Suara.com - Peneliti Indonesia Corruption Watch Emerson Yuntho curiga usulan hak angket yang digulirkan Wakil Ketua DPR Fahri terkait penyidikan kasus dugaan korupsi kartu tanda penduduk berbasis elektronik oleh Komisi Pemberantasan Korupsi sebagai bagian dari usaha untuk mengganggu fokus lembaga antirasuah menyelesaikan kasus yang telah merugikan negara Rp2,3 triliun.
"Saya melihat ini amunisi yang memang mereka siapkan untuk ganggu fokus KPK sehingga upaya untuk mendorong ini menghasilkan target yang mereka inginkan sehingga KPK tidak lagi fokus tangani e-KTP tapi fokus urusi revisi UU ini.
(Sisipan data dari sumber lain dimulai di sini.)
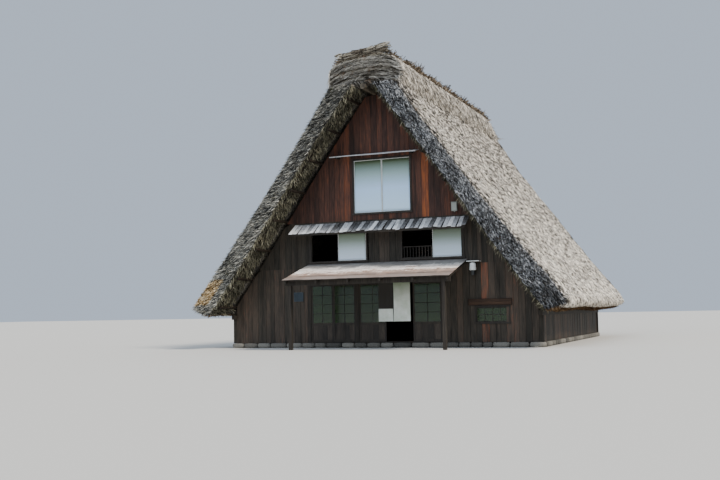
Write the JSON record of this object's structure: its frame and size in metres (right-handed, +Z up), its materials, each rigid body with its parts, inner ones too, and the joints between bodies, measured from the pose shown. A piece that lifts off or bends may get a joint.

Ini target jangka pendek," kata di gedung KPK, Jalan Kuningan Persada, Jakarta Selatan, Kamis (16/3/2017) malam.
Sedangkan target jangka panjang mereka yaitu melemahkan posisi KPK yang sudah 13 tahun berkarya membasmi para koruptor negeri ini. Pelemahan posisi KPK melalui usaha merevisi undang-undang tentang KPK.
Emerson curiga sebagian anggota dewan menginginkan lembaga KPK tidak memiliki kewenangan penuh untuk memberantas korupsi dan mereka ingin bisa mengendalikan lembaga tersebut.
Tapi, Emerson yakin usaha tersebut tidak akan berhasil.
"Saya pikir sikap Presiden sudah jelas. Presiden tidak punya sikap baru setelah tahun kemarin yang menyatakan pemerintah tolak revisi UU KPK. Justru mereka, DPR yang menggiring supaya presiden setuju. Dan publik berharap presiden konsisten dengan sikapnya untuk tolak revisi UU KPK apalagi ini sarat kepentingan untuk hentikan kasus e-KTP," kata Emerson.
Upaya DPR untuk merevisi UU Nomor 30 Tahun 2002 tentang KPK berlangsung sejak lama, terutama pada bagian kewenangan KPK untuk dapat melakukan penyadapan dan penuntutan.
Sidang perkara dugaan korupsi pengadaan e-KTP dengan terdakwa mantan Direktur Pengelola Informasi Administrasi Kependudukan, Direktorat Jenderal Kependudukan dan Pencatatan Sipil Kemendagri Sugiharto, dan mantan Direktur Jenderal Kependudukan dan Pencatatan Sipil, Irman, sudah dua kali berlangsung di Pengadilan Tindak Pidana Korupsi.
Dalam perkara yang mengakibatkan kerugian negara mencapai sekitar Rp2,3 triliun diduga melibatkan sejumlah anggota DPR periode 2009-2014 karena dalam berkas dakwaan jaksa Komisi Pemberantasan Korupsi nama-nama mereka tercantum sebagai pihak yang menerima fee dari proyek.
Tapi, hampir semua anggota DPR kala itu yang disebutkan dalam berkas dakwaan ramai-ramai membantah. Bahkan, bekas ketua DPR dari Demokrat Marzuki Alie sampai melapor ke Bareskrim Polri karena merasa namanya dicatut dalam dakwaan.
Mantan Ketua Mahkamah Konstitusi Mahfud MD melalui akun Twitter @mohmahfudmd menyoroti kasus tersebut.
"Kalau benar dakwaan KPK, korupsi e-KTP adalah contoh yang sempurna tentang korupsi berjamaah. Ada imam, muadzin, jamaah. Jamaah paling banyak dari DPR," tulis Mahfud.
Mahfud mengaku agak dilematis ketika menyikapi para koruptor.
"Agak dilematis menyikapi koruptor. Satu sisi ingin diam karena dilarang saling mencela. Di sisi lain ingin berteriak untuk melawan kemunkaran," kata Mahfud.
Itu sebabnya, Mahfud mendukung KPK bekerja lebih cepat untuk menindak siapapun yang turut terlibat dalam kasus yang merugikan negara Rp2,3 triliun tersebut.
"Jangan tunda, @KPK_RI harus segera menyelidiki dan menyidik orang-orang yang diduga kuat terima aliran dana e-KTP secara haram," tulis Mahfud.
Ketua KPK Agus Rahardjo menyatakan tersangka kasus dugaan korupsi proyek pembuatan e-KTP akan bertambah.
"Kalau kerugian negaranya Rp2,3 triliun, dan bukan hanya dua orang itu yang bertanggung jawab, sebentar lagi mungkin ada gelar perkara, ada nambah orang (tersangka)," kata Agus di gedung KPK, Jalan Kuningan Persada, Jakarta Selatan, Senin (13/3/2017).